Our View: Take a stand for diversity on campus

Jonathan Butler decided to stop eating Nov. 2. Butler, a graduate student at the University of Missouri, made his decision after Mizzou President Tim Wolfe declined to respond to “several instances of racism and discrimination in the past months,” according to a Nov. 2 Maneater article. Butler promised he would not “consume any ‘food or nutritional sustenance’ and will continue to do so until Wolfe is removed from office or ‘his internal organs fail,’” according to the same article.

Butler was not alone in his stand against Wolfe and the racially charged incidents that occurred at Mizzou. Incidents began to escalate at Mizzou’s campus Sept. 11 when senior Payton Head, the president of the Missouri Students Association and an African-American, was verbally abused because of his race during his walk home, according to a Nov. 6 Washington Post article. As the incidents began to grow in number, Butler became involved with Concerned Student 1950, a movement created out of a demand for action from Wolfe regarding the events — which included an Oct. 24 incident where human feces were used to draw a swastika on a dormitory wall — according to a Nov. 9 NBC article. As Butler’s hunger strike continued, black members of Mizzou’s football team refused to “participate in any ‘football-related’ activities” until Wolfe either resigned or was removed from his position as president of the university, according to a Nov. 8 NBC article.

Wolfe resigned Nov. 9, followed by Chancellor R. Bowen Loftin, who will be transitioning to a new role starting Jan. 1, according to a Nov. 9 CNN article. Shortly after Wolfe announced his resignation, Butler ended his hunger strike, according to the same article.

We, the Index Editorial Board, would like to applaud Butler’s bravery and dedication to his beliefs, though we wish he had not felt compelled to starve himself for nearly seven days. The actions of Concerned Student 1950 were meant to create change, and it seems change is very much on its way at Mizzou. We only hope it is a positive change, not a negative one.

We, the Editorial Board, are grateful Truman State has a president who is willing to open his office doors and listen to our concerns. While our campus is small, our student body is no less passionate about addressing racism, sexism and homophobia on campus. We are grateful there have been few incidents where a student has been targeted because of their race, sexuality or gender and the few incidents that have occurred have been handled swiftly and efficiently by the University.

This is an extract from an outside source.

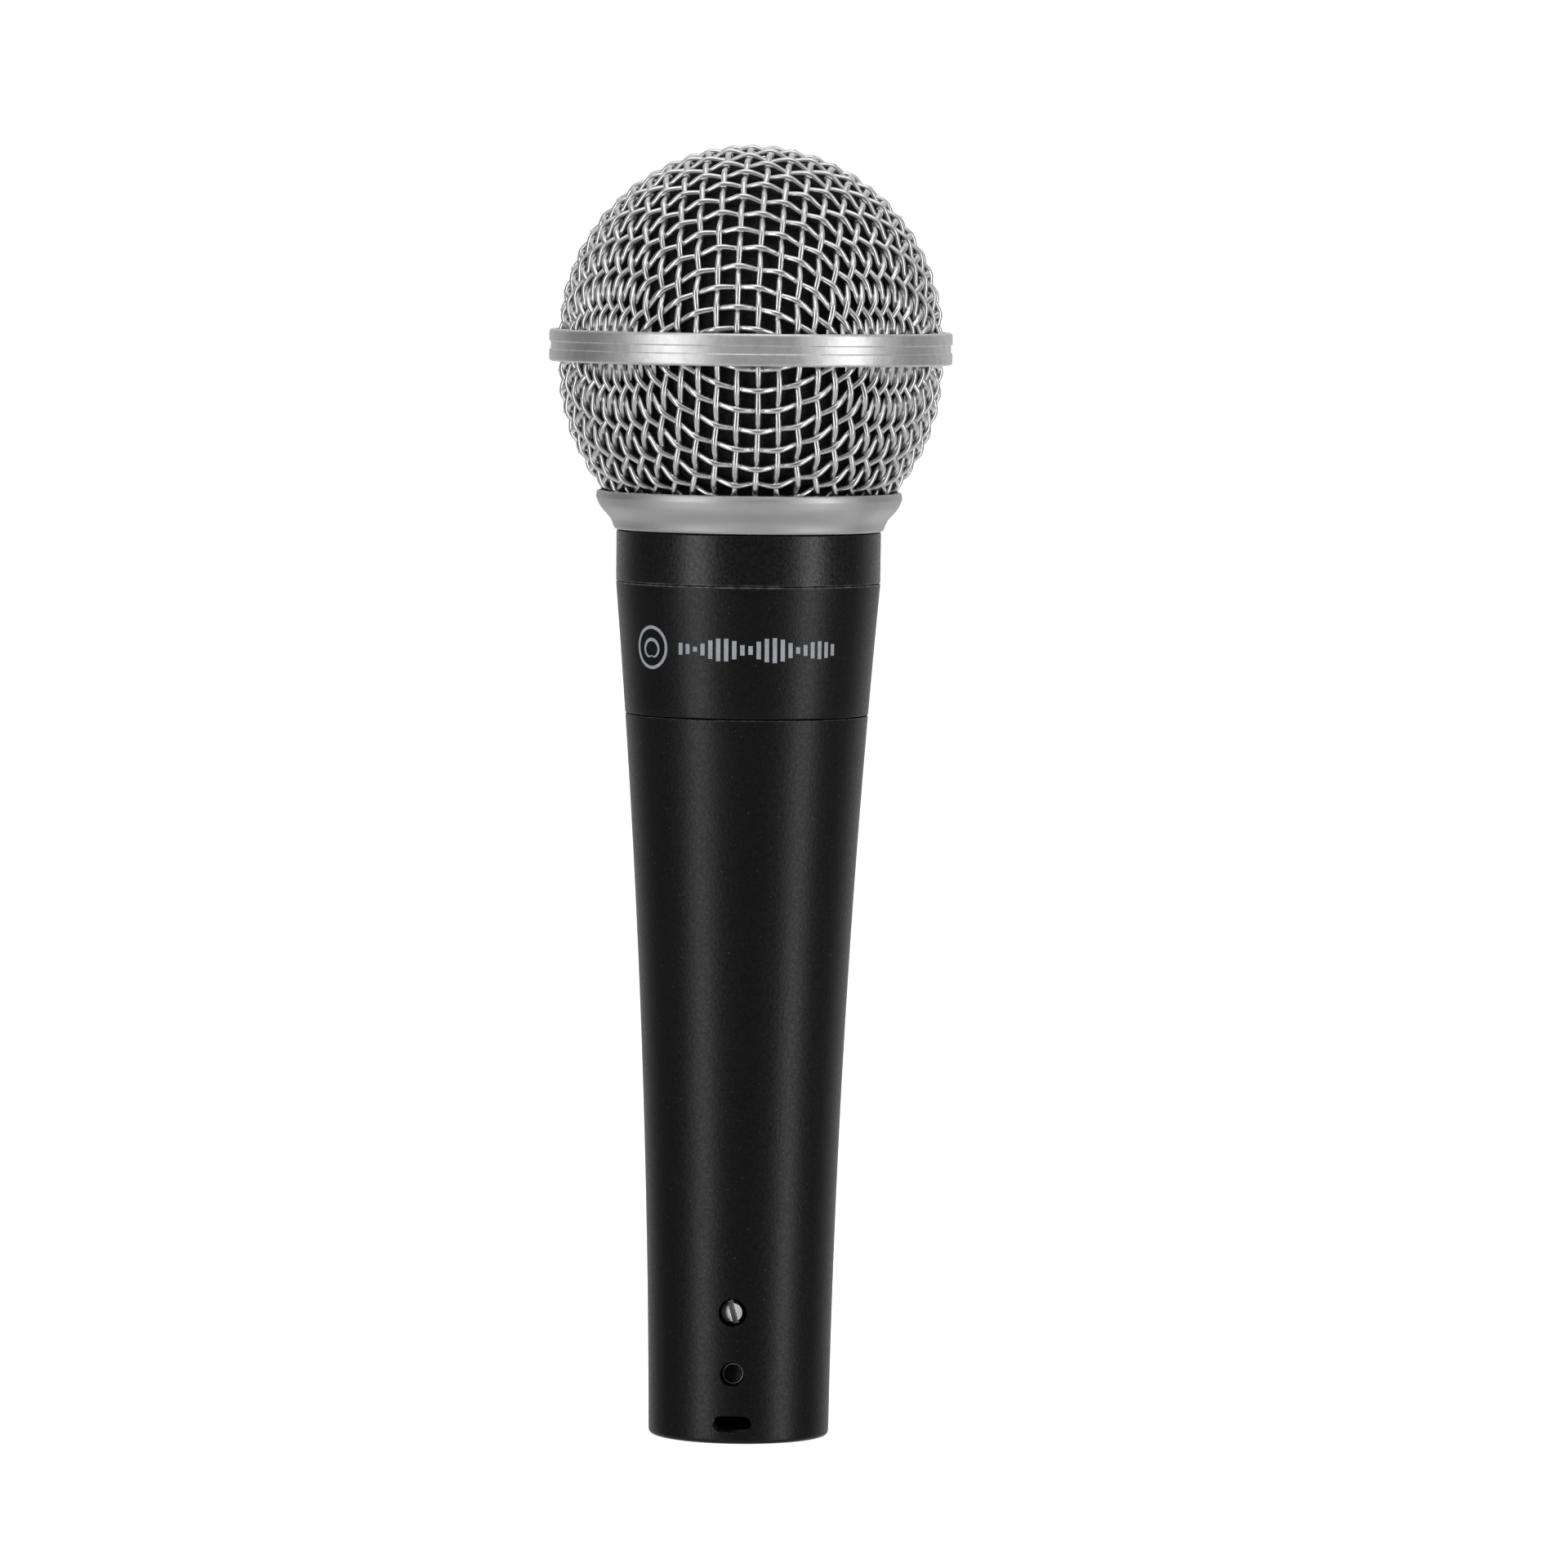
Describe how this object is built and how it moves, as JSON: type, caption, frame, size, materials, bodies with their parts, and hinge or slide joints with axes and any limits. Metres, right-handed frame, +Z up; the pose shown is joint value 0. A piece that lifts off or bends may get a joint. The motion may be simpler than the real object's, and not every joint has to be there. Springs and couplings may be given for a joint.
{
  "type": "handheld dynamic microphone",
  "caption": "Handheld vocal microphone: tapered black handle, flared silver collar, woven wire ball grille with a flat band, plug socket at the lower end.",
  "frame": {"origin": "centre of the handle's lower rim", "axes": "+Z up the microphone's axis towards the grille, -Y the side with the set screw and the latch window"},
  "size_m": [0.051, 0.051, 0.1637],
  "materials": {
    "black_paint": "satin",
    "satin_silver": "satin",
    "wire_silver": "satin",
    "foam": "matte",
    "black_plastic": "satin",
    "black_casting": "satin",
    "rubber": "matte",
    "steel": "satin",
    "magnet_plating": "polished",
    "copper": "satin",
    "film": "gloss",
    "cloth": "matte",
    "board": "satin",
    "contact_plating": "polished",
    "red_lead": "satin",
    "white_lead": "satin"
  },
  "bodies": {
    "handle": {"main_handle": "black_paint", "connector_shell": "black_casting", "connector_insulator": "black_plastic", "connector_pin_1": "contact_plating", "connector_pin_2": "contact_plating", "connector_pin_3": "contact_plating", "ground_contact": "contact_plating", "hot_lead": "red_lead", "cold_lead": "white_lead"},
    "neck": {"neck_ring": "black_paint"},
    "upper_handle": {"upper_handle": "black_paint", "shock_mount": "rubber"},
    "capsule": {"capsule_housing": "black_plastic", "capsule_cap": "black_plastic", "cap_screen": "cloth", "stem_felt": "cloth", "yoke_cup": "steel", "magnet": "magnet_plating", "pole_plate": "steel", "motor_spacer": "black_plastic", "diaphragm_ring": "black_plastic", "terminal_board": "board", "solder_lug_hot": "contact_plating", "solder_lug_cold": "contact_plating"},
    "diaphragm": {"diaphragm": "film", "voice_coil": "copper"},
    "foam": {"foam_dome": "foam", "foam_skirt": "foam"},
    "grille": {"mesh_dome": "wire_silver", "mesh_bowl": "wire_silver", "grille_band": "satin_silver", "grille_collar": "satin_silver"},
    "screw": {"set_screw": "steel"}
  },
  "joints": [
    {"name": "handle_rise", "type": "slide", "parent": "handle", "child": "neck", "axis": [0, 0, 1], "range_m": [0, 0.005]},
    {"name": "handle_turn", "type": "hinge", "parent": "neck", "child": "upper_handle", "pos_m": [0, 0, 0.1], "axis": [0, 0, 1], "range_deg": [0, 1800]},
    {"name": "grille_rise", "type": "slide", "parent": "upper_handle", "child": "foam", "axis": [0, 0, 1], "range_m": [0, 0.004]},
    {"name": "grille_turn", "type": "hinge", "parent": "foam", "child": "grille", "pos_m": [0, 0, 0.1177], "axis": [0, 0, 1], "range_deg": [0, 1440]},
    {"name": "capsule_float", "type": "slide", "parent": "upper_handle", "child": "capsule", "axis": [0, 0, 1], "range_m": [-0.001, 0.001], "stiffness_N_per_m": 2000},
    {"name": "diaphragm_travel", "type": "slide", "parent": "capsule", "child": "diaphragm", "axis": [0, 0, 1], "range_m": [-0.00025, 0.00025], "stiffness_N_per_m": 200},
    {"name": "screw_turn", "type": "hinge", "parent": "handle", "child": "screw", "pos_m": [0, -0.0097, 0.01665], "axis": [0, -1, 0], "range_deg": [-720, 0]}
  ],
  "couplings": [
    {"joint": "handle_rise", "follows": "handle_turn", "m_per_rad": 0.00015915},
    {"joint": "grille_rise", "follows": "grille_turn", "m_per_rad": 0.00015915}
  ]
}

But, as Martin Luther King Jr. once said, “Injustice anywhere is a threat to justice everywhere.” Standing up for your beliefs is essential when facing racism, sexism and other forms of oppression. This is why we applaud Butler for his resolve — though we implore no Truman student ever resort to a hunger strike to be heard — because he stood up for his beliefs and refused to back down.

We understand sometimes it is easy to give up when faced with a difficult challenge. The challenge of combating oppression seems almost impossible, but historically, humanity has overcome the impossible countless of times. Once upon a time, it was believed humans would never fly, much less reach space and walk on the moon. Equality may seem like an impossible goal now, but that doesn’t mean people should stop trying to achieve it. Affecting change doesn’t have to be done through a hunger strike — that should be an absolute last resort — or even through campus-wide protests.

The doors for peaceful discourse are now open and it’s time we all — not just the Editorial Board, the student body or even Kirksville, but the global community as a whole — walk hand-in-hand through it. The events at Mizzou should serve as a catalyst for Truman and the Kirksville community to begin looking inward now, before any situation becomes even more drastic. What are the major issues affecting our campus community and the community at large? How can they be addressed swiftly and efficiently before they become major problems? How can individuals help maintain Truman’s inclusive and welcoming atmosphere for everyone?

We, the Editorial Board, ask that every Truman student seriously consider these questions and discuss them during the coming days. The only way inclusiveness and equality can be achieved is if the community stands together to address the obstacles standing in the way.